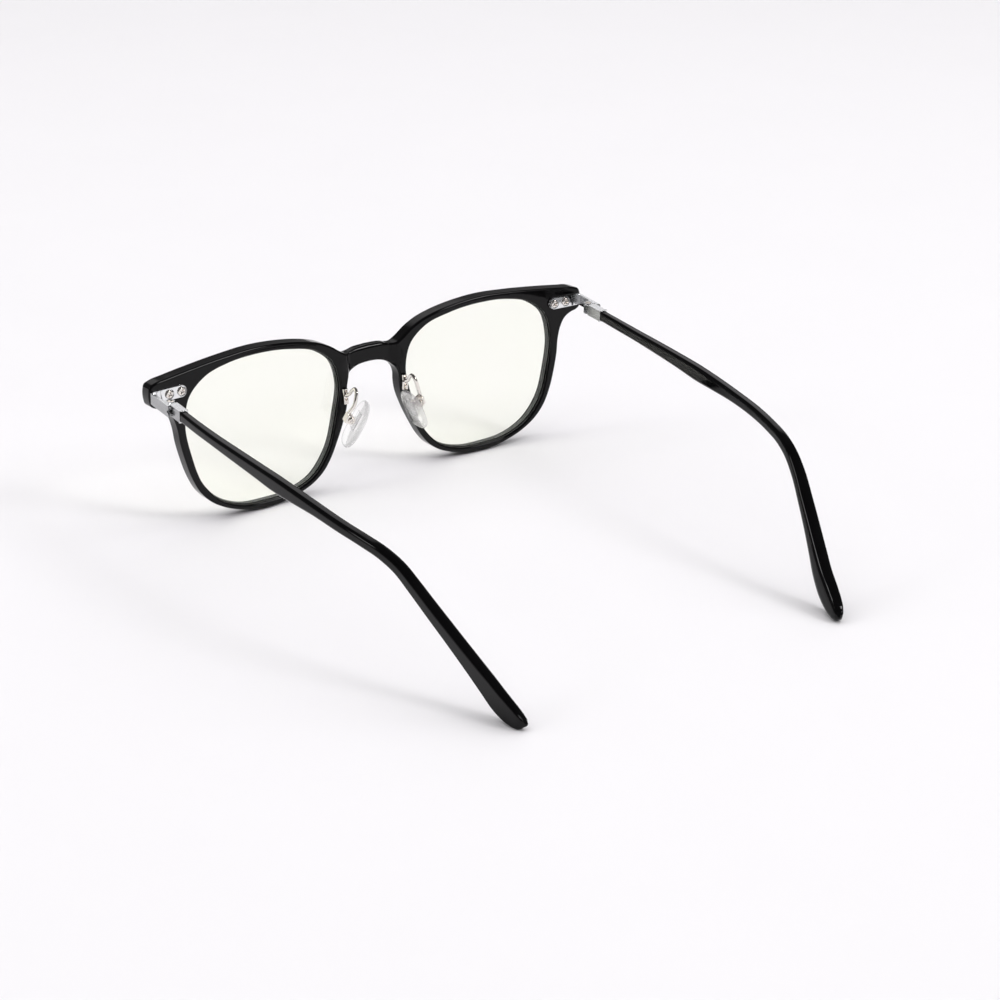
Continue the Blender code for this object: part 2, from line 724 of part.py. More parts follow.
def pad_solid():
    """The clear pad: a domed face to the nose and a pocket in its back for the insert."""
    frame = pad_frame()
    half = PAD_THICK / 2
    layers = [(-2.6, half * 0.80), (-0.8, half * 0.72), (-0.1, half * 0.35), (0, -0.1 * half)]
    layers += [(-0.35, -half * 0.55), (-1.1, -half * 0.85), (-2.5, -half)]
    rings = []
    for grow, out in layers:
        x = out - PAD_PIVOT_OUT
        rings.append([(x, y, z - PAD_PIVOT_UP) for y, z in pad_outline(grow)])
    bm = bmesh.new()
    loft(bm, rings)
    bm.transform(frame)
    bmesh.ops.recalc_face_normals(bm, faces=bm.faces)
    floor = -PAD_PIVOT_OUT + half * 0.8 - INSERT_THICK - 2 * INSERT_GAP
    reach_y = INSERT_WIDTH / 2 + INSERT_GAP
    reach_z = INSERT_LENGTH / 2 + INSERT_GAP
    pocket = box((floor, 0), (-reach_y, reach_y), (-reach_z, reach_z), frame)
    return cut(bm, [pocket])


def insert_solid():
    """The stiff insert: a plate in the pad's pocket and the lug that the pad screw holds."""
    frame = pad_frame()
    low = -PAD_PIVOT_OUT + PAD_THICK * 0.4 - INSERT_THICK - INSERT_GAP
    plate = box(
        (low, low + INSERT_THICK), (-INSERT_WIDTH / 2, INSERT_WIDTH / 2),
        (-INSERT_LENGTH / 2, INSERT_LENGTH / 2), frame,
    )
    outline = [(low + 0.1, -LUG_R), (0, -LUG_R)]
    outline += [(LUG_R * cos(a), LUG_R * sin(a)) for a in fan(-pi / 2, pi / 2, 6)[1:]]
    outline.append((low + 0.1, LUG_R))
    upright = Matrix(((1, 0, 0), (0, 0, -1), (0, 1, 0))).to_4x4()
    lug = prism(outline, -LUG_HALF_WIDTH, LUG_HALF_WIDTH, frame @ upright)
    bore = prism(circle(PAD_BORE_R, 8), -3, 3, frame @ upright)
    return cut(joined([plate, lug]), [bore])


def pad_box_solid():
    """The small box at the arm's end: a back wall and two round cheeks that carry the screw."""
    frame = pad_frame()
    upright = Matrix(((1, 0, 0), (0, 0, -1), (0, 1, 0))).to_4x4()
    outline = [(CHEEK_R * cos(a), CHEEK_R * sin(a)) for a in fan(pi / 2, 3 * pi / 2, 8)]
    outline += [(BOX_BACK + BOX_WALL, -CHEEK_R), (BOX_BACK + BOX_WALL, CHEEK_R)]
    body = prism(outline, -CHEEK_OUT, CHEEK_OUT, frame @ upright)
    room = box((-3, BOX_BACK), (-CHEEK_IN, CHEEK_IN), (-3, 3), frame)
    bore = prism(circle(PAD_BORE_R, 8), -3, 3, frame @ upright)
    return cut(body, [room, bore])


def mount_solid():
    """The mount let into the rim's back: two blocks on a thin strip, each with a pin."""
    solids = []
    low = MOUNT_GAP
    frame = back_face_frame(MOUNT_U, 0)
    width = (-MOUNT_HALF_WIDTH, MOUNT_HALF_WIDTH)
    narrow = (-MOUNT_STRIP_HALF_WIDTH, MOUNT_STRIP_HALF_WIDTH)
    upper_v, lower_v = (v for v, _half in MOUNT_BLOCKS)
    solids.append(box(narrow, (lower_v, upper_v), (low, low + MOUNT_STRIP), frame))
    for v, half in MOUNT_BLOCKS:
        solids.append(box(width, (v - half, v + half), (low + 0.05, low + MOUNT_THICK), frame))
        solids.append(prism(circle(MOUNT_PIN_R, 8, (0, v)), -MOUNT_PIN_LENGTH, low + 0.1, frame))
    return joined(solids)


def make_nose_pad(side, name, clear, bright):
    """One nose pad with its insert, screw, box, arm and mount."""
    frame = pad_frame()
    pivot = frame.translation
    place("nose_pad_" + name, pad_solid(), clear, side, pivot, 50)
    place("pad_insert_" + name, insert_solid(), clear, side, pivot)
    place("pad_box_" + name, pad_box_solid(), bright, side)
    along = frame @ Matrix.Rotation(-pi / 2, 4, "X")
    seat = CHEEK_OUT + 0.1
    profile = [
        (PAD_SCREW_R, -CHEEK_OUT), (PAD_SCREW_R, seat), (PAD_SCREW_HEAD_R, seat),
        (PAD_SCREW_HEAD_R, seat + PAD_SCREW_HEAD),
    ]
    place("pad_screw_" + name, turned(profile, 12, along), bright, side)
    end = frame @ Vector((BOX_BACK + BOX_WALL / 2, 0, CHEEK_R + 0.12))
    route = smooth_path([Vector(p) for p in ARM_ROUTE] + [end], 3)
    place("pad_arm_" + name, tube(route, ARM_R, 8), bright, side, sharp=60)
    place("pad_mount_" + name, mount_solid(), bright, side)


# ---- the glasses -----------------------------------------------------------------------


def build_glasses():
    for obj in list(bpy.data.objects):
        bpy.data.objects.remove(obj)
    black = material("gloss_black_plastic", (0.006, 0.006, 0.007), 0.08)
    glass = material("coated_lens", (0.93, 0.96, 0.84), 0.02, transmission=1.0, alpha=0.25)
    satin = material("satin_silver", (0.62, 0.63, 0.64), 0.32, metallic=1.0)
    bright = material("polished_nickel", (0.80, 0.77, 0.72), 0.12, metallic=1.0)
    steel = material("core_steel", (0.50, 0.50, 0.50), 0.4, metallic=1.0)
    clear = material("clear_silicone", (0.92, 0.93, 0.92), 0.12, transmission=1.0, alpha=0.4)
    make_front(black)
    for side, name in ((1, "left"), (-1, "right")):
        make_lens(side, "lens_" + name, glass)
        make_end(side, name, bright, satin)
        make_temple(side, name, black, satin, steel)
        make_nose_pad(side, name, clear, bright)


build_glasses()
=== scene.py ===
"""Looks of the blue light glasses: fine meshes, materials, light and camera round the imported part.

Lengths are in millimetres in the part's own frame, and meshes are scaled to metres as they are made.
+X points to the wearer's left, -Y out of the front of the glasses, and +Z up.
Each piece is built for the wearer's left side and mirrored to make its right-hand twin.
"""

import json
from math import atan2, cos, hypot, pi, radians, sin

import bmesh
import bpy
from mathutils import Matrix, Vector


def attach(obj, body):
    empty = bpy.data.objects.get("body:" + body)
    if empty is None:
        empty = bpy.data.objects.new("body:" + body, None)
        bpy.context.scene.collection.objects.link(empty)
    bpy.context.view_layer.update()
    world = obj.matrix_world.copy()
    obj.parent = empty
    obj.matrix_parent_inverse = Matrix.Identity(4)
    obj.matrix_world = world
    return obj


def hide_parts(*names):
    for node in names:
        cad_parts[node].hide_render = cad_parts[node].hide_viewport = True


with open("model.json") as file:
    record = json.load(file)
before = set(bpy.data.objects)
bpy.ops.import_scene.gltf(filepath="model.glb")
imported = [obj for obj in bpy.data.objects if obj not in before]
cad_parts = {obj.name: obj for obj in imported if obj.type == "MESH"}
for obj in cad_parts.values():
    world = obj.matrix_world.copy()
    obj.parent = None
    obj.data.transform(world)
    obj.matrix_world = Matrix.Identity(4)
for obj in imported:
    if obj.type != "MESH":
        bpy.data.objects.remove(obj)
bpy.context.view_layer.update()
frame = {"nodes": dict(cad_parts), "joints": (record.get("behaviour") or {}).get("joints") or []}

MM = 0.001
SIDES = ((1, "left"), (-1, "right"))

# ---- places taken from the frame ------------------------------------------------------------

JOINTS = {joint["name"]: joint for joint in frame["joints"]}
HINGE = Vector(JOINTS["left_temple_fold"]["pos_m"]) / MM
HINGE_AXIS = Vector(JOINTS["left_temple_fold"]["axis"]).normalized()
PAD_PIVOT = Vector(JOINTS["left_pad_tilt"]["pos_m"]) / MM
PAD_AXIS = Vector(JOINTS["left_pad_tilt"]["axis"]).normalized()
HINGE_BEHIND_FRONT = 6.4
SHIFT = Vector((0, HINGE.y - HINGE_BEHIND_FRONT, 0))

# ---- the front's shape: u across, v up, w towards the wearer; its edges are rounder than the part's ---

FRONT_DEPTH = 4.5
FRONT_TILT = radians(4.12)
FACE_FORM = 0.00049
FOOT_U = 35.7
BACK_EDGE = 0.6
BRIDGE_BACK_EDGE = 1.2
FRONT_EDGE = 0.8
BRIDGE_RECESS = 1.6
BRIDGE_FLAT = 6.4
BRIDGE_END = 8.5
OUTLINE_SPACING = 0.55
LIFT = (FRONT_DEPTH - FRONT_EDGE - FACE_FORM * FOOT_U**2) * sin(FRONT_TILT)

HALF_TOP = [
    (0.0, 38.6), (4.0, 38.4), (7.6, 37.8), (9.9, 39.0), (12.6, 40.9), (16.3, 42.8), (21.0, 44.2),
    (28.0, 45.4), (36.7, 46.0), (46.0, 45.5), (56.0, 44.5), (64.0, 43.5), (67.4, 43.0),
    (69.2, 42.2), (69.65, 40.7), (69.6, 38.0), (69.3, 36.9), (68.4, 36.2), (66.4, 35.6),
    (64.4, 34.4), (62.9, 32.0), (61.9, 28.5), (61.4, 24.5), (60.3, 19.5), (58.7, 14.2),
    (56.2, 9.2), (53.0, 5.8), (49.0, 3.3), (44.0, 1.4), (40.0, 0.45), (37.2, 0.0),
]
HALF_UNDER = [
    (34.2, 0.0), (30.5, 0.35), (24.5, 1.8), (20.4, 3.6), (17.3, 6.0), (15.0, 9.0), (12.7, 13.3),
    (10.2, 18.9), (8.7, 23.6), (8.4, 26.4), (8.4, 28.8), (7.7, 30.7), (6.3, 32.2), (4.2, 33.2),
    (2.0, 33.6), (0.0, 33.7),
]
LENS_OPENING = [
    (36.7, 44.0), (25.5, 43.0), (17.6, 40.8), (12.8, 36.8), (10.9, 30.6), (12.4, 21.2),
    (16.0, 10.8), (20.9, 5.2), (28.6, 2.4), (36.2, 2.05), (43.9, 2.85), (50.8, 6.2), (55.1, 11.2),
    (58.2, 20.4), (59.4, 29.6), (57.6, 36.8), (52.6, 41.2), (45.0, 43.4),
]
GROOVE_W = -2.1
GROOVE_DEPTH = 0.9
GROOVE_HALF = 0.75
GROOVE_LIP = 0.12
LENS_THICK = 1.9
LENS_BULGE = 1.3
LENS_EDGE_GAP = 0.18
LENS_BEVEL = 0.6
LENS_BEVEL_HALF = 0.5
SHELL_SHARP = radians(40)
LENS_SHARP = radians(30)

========

→ Goal
Transcribe the lines above from the one with "# ---- the glasses" through the one with "for node in". Include both ends and leave out every other line.

→ Answer below
# ---- the glasses -----------------------------------------------------------------------


def build_glasses():
    for obj in list(bpy.data.objects):
        bpy.data.objects.remove(obj)
    black = material("gloss_black_plastic", (0.006, 0.006, 0.007), 0.08)
    glass = material("coated_lens", (0.93, 0.96, 0.84), 0.02, transmission=1.0, alpha=0.25)
    satin = material("satin_silver", (0.62, 0.63, 0.64), 0.32, metallic=1.0)
    bright = material("polished_nickel", (0.80, 0.77, 0.72), 0.12, metallic=1.0)
    steel = material("core_steel", (0.50, 0.50, 0.50), 0.4, metallic=1.0)
    clear = material("clear_silicone", (0.92, 0.93, 0.92), 0.12, transmission=1.0, alpha=0.4)
    make_front(black)
    for side, name in ((1, "left"), (-1, "right")):
        make_lens(side, "lens_" + name, glass)
        make_end(side, name, bright, satin)
        make_temple(side, name, black, satin, steel)
        make_nose_pad(side, name, clear, bright)


build_glasses()
=== scene.py ===
"""Looks of the blue light glasses: fine meshes, materials, light and camera round the imported part.

Lengths are in millimetres in the part's own frame, and meshes are scaled to metres as they are made.
+X points to the wearer's left, -Y out of the front of the glasses, and +Z up.
Each piece is built for the wearer's left side and mirrored to make its right-hand twin.
"""

import json
from math import atan2, cos, hypot, pi, radians, sin

import bmesh
import bpy
from mathutils import Matrix, Vector


def attach(obj, body):
    empty = bpy.data.objects.get("body:" + body)
    if empty is None:
        empty = bpy.data.objects.new("body:" + body, None)
        bpy.context.scene.collection.objects.link(empty)
    bpy.context.view_layer.update()
    world = obj.matrix_world.copy()
    obj.parent = empty
    obj.matrix_parent_inverse = Matrix.Identity(4)
    obj.matrix_world = world
    return obj


def hide_parts(*names):
    for node in names:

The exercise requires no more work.